After Google said they had achieved what quantum computing researchers had sought for years, a team of Chinese researchers now claim to have replicated the performance of Google’s Sycamore quantum computer using traditional hardware.
In 2019, Google researchers claimed they had passed a milestone known as quantum supremacy when their quantum computer Sycamore performed in 200 seconds an abstruse calculation they said would tie up a supercomputer for 10,000 years.
Now, scientists in China have done the computation in a few hours with ordinary processors. A supercomputer, they say, could beat Sycamore outright.
“I think they are right that if they had access to a big enough supercomputer, they could have simulated the task in a matter of seconds,” said researcher Scott Aaronson, a computer scientist at the University of Texas, Austin.

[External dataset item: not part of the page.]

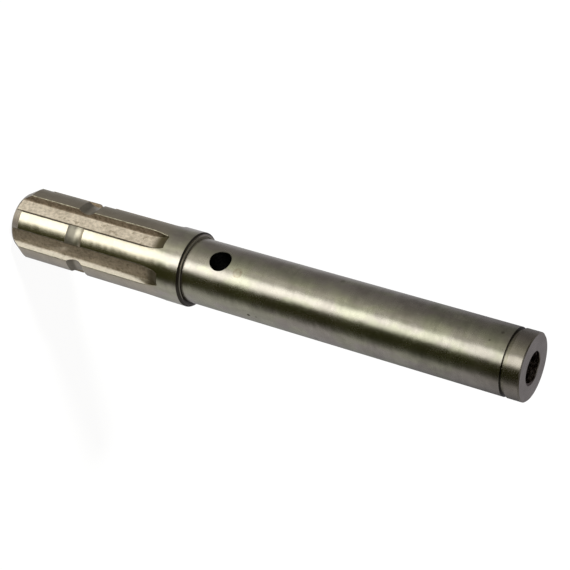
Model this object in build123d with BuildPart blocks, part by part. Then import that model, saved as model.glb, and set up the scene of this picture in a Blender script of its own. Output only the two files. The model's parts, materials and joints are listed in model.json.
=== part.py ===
"""Splined drive shaft, turned and hobbed from one steel bar and standing on its splined end.

Z = 0 is the splined end face, and +Z runs up the shaft's axis to the tapped end.
The cross hole runs along Y, through two opposite spline spaces, so a tooth is centred on +X.
Lengths are in millimetres and angles in degrees.
"""

from build123d import *
import os
from math import asin, degrees, radians, sqrt, tan

os.makedirs("parts", exist_ok=True)

# Bar: splined head, shoulder and plain journal
head_length = 96.7  # splined end face to the shoulder
journal_length = 163.3  # shoulder to the tapped end face
spline_diameter = 34.8
shoulder_height = 2.4  # so the journal is 30 mm across
nose_length = 6.5  # long lead-in at the splined end
nose_angle = 30.0
nose_edge_radius = 0.8
shoulder_chamfer = 0.8
journal_chamfer = 0.5

# Straight-sided splines, cut by a round cutter that lifts out before the shoulder
tooth_count = 6
tooth_width = 8.6
space_depth = 2.95  # crest of a tooth to the floor of a space
root_corner_radius = 0.4
collar_length = 11.3  # unbroken ring between the spaces' ends and the shoulder
cutter_radius = 22.0
crest_break = 0.2  # filed edge along each tooth

# Locking groove round all the teeth, for a yoke's spring pin
lock_groove_height = 38.4
lock_groove_radius = 6.5
lock_groove_depth = 1.8

# Grinding relief in the corner between the journal and the shoulder
relief_width = 0.6  # along the journal
relief_depth = 0.3  # into the journal
relief_face_height = 0.5  # up the shoulder's face
relief_face_depth = 0.2  # into the shoulder's face

# Cross hole for a driving pin
cross_hole_diameter = 10.0
cross_hole_rise = 16.9  # shoulder to the hole's axis
cross_hole_chamfer = 0.2

# Retaining-ring groove near the tapped end
ring_groove_depth = 1.05
ring_groove_width = 2.15
ring_groove_setback = 6.6  # tapped end face to the groove's nearer wall

# Hole for an M16 thread, at its core diameter
thread_core_diameter = 13.84
thread_hole_depth = 38.0
thread_mouth_chamfer = 0.3
drill_point_angle = 118.0

# Lathe centre hole in the splined end
centre_pilot_diameter = 4.0
centre_pilot_depth = 9.0
centre_mouth_diameter = 8.5
centre_cone_angle = 60.0

# Worked out from the sizes above
spline_radius = spline_diameter / 2
root_radius = spline_radius - space_depth
journal_radius = spline_radius - shoulder_height
nose_radius = spline_radius - nose_length * tan(radians(nose_angle))
total_length = head_length + journal_length
cross_hole_height = head_length + cross_hole_rise
thread_core_radius = thread_core_diameter / 2
centre_pilot_radius = centre_pilot_diameter / 2
centre_mouth_radius = centre_mouth_diameter / 2
cutter_overrun = 2.0  # how far a cutter passes clear of the surface it enters

# The cutter lifts out along its own rim, so the run-out is a chord of it
spline_length = head_length - collar_length
run_out_length = sqrt(cutter_radius**2 - (cutter_radius - space_depth) ** 2)
full_depth_length = spline_length - run_out_length


def flank_point(radius):
    """Where a space's upper flank crosses this radius, for a space centred on +X."""
    space_half_angle = 180 / tooth_count - degrees(asin(tooth_width / 2 / radius))
    return Vector(radius, 0).rotate(Axis.Z, space_half_angle)


# One space between two teeth: straight up the bar, then out along the cutter's rim
root_corner = flank_point(root_radius)
outer_corner = flank_point(spline_radius + cutter_overrun)

with BuildPart() as spline_space:
    with BuildSketch(Plane.XY.offset(full_depth_length)) as cutter_form:
        with BuildLine():
            ThreePointArc(
                (root_corner.X, -root_corner.Y),
                (root_radius, 0),
                (root_corner.X, root_corner.Y),
            )
            Polyline(
                (root_corner.X, root_corner.Y),
                (outer_corner.X, outer_corner.Y),
                (outer_corner.X, -outer_corner.Y),
                (root_corner.X, -root_corner.Y),
            )
        make_face()
        fillet(cutter_form.vertices().group_by(Axis.X)[0], root_corner_radius)
    extrude(amount=-full_depth_length - cutter_overrun)
    cutter_axis = Axis((root_radius + cutter_radius, 0, full_depth_length), (0, 1, 0))
    revolve(cutter_form.sketch, axis=cutter_axis, revolution_arc=90)

with BuildPart() as splined_shaft:
    # Turned outline, from the splined end face up to the tapped end face
    with BuildSketch(Plane.XZ) as turned_outline:
        with BuildLine():
            Polyline(
                (0, 0),
                (nose_radius, 0),
                (spline_radius, nose_length),
                (spline_radius, head_length - shoulder_chamfer),
                (spline_radius - shoulder_chamfer, head_length),
                (journal_radius, head_length),
                (journal_radius, total_length - journal_chamfer),
                (journal_radius - journal_chamfer, total_length),
                (0, total_length),
                (0, 0),
            )
        make_face()
        nose_edge = turned_outline.vertices().group_by(Axis.Y)[0].sort_by(Axis.X)[-1]
        fillet(nose_edge, nose_edge_radius)
    revolve(axis=Axis.Z)

    # Spline spaces, the first centred on +Y
    with PolarLocations(0, tooth_count, start_angle=90):
        add(spline_space.part, mode=Mode.SUBTRACT)

    # Filed edge where each space breaks through the outside of the head
    crest_edges = (
        splined_shaft.faces()
        .filter_by(GeomType.CYLINDER)
        .filter_by(lambda face: abs(face.radius - spline_radius) < crest_break)
        .edges()
        .filter_by(lambda edge: nose_length < edge.bounding_box().max.Z - crest_break <= spline_length)
        .filter_by(lambda edge: abs(edge.center().Y) > crest_break)
    )
    chamfer(crest_edges, crest_break)

    # Round-bottomed locking groove across all the teeth
    with BuildSketch(Plane.XZ):
        with Locations((spline_radius - lock_groove_depth + lock_groove_radius, lock_groove_height)):
            Circle(lock_groove_radius)
    revolve(axis=Axis.Z, mode=Mode.SUBTRACT)

    # Grinding relief in the corner, and the square-cut retaining-ring groove
    with BuildSketch(Plane.XZ):
        with Locations((journal_radius - relief_depth, head_length - relief_face_depth)):
            Rectangle(
                relief_depth + relief_face_height,
                relief_face_depth + relief_width,
                align=(Align.MIN, Align.MIN),
            )
        with Locations((journal_radius - ring_groove_depth, total_length - ring_groove_setback)):
            Rectangle(
                ring_groove_depth + cutter_overrun,
                ring_groove_width,
                align=(Align.MIN, Align.MAX),
            )
    revolve(axis=Axis.Z, mode=Mode.SUBTRACT)

    # Drilled hole in the top end, ready for its thread
    drill_point_height = thread_core_radius / tan(radians(drill_point_angle / 2))
    thread_hole_bottom = total_length - thread_hole_depth
    mouth_radius = thread_core_radius + thread_mouth_chamfer
    with BuildSketch(Plane.XZ):
        with BuildLine():
            Polyline(
                (0, total_length),
                (mouth_radius, total_length),
                (thread_core_radius, total_length - thread_mouth_chamfer),
                (thread_core_radius, thread_hole_bottom),
                (0, thread_hole_bottom - drill_point_height),
                (0, total_length),
            )
        make_face()
    revolve(axis=Axis.Z, mode=Mode.SUBTRACT)

    # Lathe centre hole in the splined end
    cone_tangent = tan(radians(centre_cone_angle / 2))
    cone_depth = (centre_mouth_radius - centre_pilot_radius) / cone_tangent
    pilot_point_height = centre_pilot_radius / tan(radians(drill_point_angle / 2))
    with BuildSketch(Plane.XZ):
        with BuildLine():
            Polyline(
                (0, 0),
                (centre_mouth_radius, 0),
                (centre_pilot_radius, cone_depth),
                (centre_pilot_radius, centre_pilot_depth),
                (0, centre_pilot_depth + pilot_point_height),
                (0, 0),
            )
        make_face()
    revolve(axis=Axis.Z, mode=Mode.SUBTRACT)

    # Cross hole, drilled from the -Y side, with its two mouths broken
    with Locations(Plane((0, -journal_radius, cross_hole_height), z_dir=(0, -1, 0))):
        Hole(cross_hole_diameter / 2)
    chamfer(splined_shaft.edges(Select.LAST).filter_by(GeomType.BSPLINE), cross_hole_chamfer)

splined_shaft.part.label = "splined_shaft"
export_step(splined_shaft.part, "parts/splined_shaft.step")
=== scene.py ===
"""Splined drive shaft: its finished steel piece, and the studio that it is seen in.

The frame gives the sizes that other parts depend on. The rest are written in millimetres and
used through MM, because Blender works in metres. Z = 0 is the splined end face. Azimuths on the
shaft are in degrees from +X, where a tooth is centred.
"""

import json
from math import asin, atan2, cos, degrees, hypot, pi, radians, sin, sqrt, tan

import bmesh
import bpy
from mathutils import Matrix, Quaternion, Vector


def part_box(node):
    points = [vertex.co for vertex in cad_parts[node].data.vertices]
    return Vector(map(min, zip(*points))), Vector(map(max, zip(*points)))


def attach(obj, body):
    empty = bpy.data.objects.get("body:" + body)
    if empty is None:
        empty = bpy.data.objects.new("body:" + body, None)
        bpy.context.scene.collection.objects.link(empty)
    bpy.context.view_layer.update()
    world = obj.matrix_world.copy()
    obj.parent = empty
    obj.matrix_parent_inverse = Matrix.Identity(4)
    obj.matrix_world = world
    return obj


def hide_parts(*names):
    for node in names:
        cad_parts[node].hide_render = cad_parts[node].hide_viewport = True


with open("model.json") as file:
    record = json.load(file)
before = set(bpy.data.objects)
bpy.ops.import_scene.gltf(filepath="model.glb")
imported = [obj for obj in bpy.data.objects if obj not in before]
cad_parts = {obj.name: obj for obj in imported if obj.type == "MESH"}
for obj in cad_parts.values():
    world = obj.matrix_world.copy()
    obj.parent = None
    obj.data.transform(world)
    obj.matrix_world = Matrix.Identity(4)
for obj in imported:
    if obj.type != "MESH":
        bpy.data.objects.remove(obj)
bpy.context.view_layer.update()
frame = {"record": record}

MM = 0.001
WELD = 0.002 * MM

# Facets. With this number round the bar, none of its lines meets the edge of a tooth or the side
# of the cross hole.
BAR_FACETS = 192
NOSE_EDGE_FACETS = 6
LOCK_GROOVE_FACETS = 16
ROOT_FACETS = 12
ROOT_CORNER_FACETS = 5
RUN_OUT_FACETS = 40
CROSS_HOLE_FACETS = 96
THREAD_FACETS = 72
SHARP = radians(25)

# The bar's materials, by slot. The spline spaces bring their own when they are cut.
GROUND, TURNED, DRILLED, WORN = range(4)

# Sizes that the frame gives
mounts = {mount["name"]: mount for mount in frame["record"]["mounts"]}
_, high_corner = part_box("splined_shaft")
total_length = high_corner.z
spline_radius = high_corner.x
journal_radius = mounts["plain_journal"]["dims"]["r_mm"] * MM
shoulder_height = mounts["shoulder"]["pos_m"][2]
cross_hole_height = mounts["cross_hole"]["pos_m"][2]
cross_hole_radius = mounts["cross_hole"]["dims"]["r_mm"] * MM
thread_core_radius = mounts["thread_hole"]["dims"]["r_mm"] * MM
ring_groove_height = mounts["ring_groove"]["pos_m"][2]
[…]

The team used a system comprised of 512 GPUs to complete the same calculation developed by Google to demonstrate it had passed the quantum supremacy milestone back in 2019.
The advance takes a bit of the shine off Google’s claim, said Greg Kuperberg, a mathematician at the University of California, Davis.
Still, the promise of quantum computing remains undimmed, the team said.
Sergio Boixo, principal scientist for Google Quantum AI, said in an email the Google team knew its edge might not hold for very long.
“In our 2019 paper, we said that classical algorithms would improve,” he said. But, “we don’t think this classical approach can keep up with quantum circuits in 2022 and beyond”.
The “problem” Sycamore solved was designed to be hard for a conventional computer but as easy as possible for a quantum computer, which manipulates qubits that can be set to 0, 1 or any combination of 0 and 1 at the same time.